Technology is often viewed as a glamorous sector. Even the Technology Select Sector SPDR (NYSEArca: XLK), which is tilted more mature tech companies, has some exposure to more exciting fare. Apple (NasdaqGS: AAPL) and both classes of Google shares combine for over 22% of the ETF’s weight.
Although XLK and several other ETFs with deep allocations to “old school” tech companies have held up quite well this year compared to their Internet and social media counterparts, investors might want to consider rotating out of tech into late cycle sectors. [Old Friends Boost Tech ETFs]
The phrase “late cycle sectors” gives away the fact those groups are leaders towards the end of a lengthy run higher for stocks, whereas tech is a leader in the earlier innings. There is already evidence of the late cycle trade working with ETFs such as the Materials Select Sector SPDR (NYSEArca: XLB) recently showing signs of strength. [Materials ETFs on the Move Higher]
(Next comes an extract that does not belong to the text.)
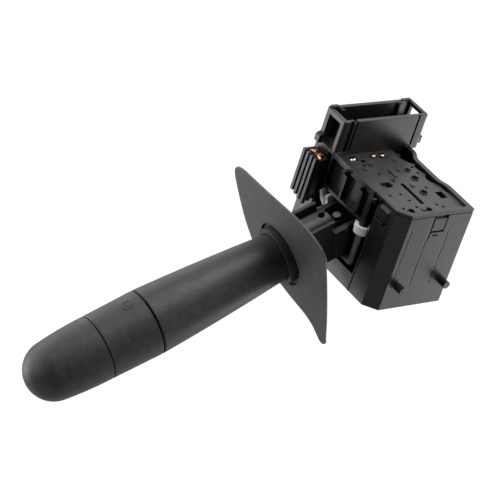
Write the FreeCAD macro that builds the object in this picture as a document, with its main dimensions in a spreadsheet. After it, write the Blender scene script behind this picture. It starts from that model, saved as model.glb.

Another idea is the decidedly unglamorous energy sector. Unglamorous, but outperforming, that is. XLK has barely moved over the past month while the Energy Select Sector SPDR (NYSEArca: XLE) has broken out, rallying more than 6% while cruising to a new all-time high Thursday.
“Technology tends to lead at the beginning of a bull market cycle, and it did just that off the 2009 lows. But that outperformance came to an end over a year ago. On the flip side, Energy has been underperforming for what seems like forever. But I think we’re currently seeing this change,” notes Eagle Bay Capital President J.C. Parets.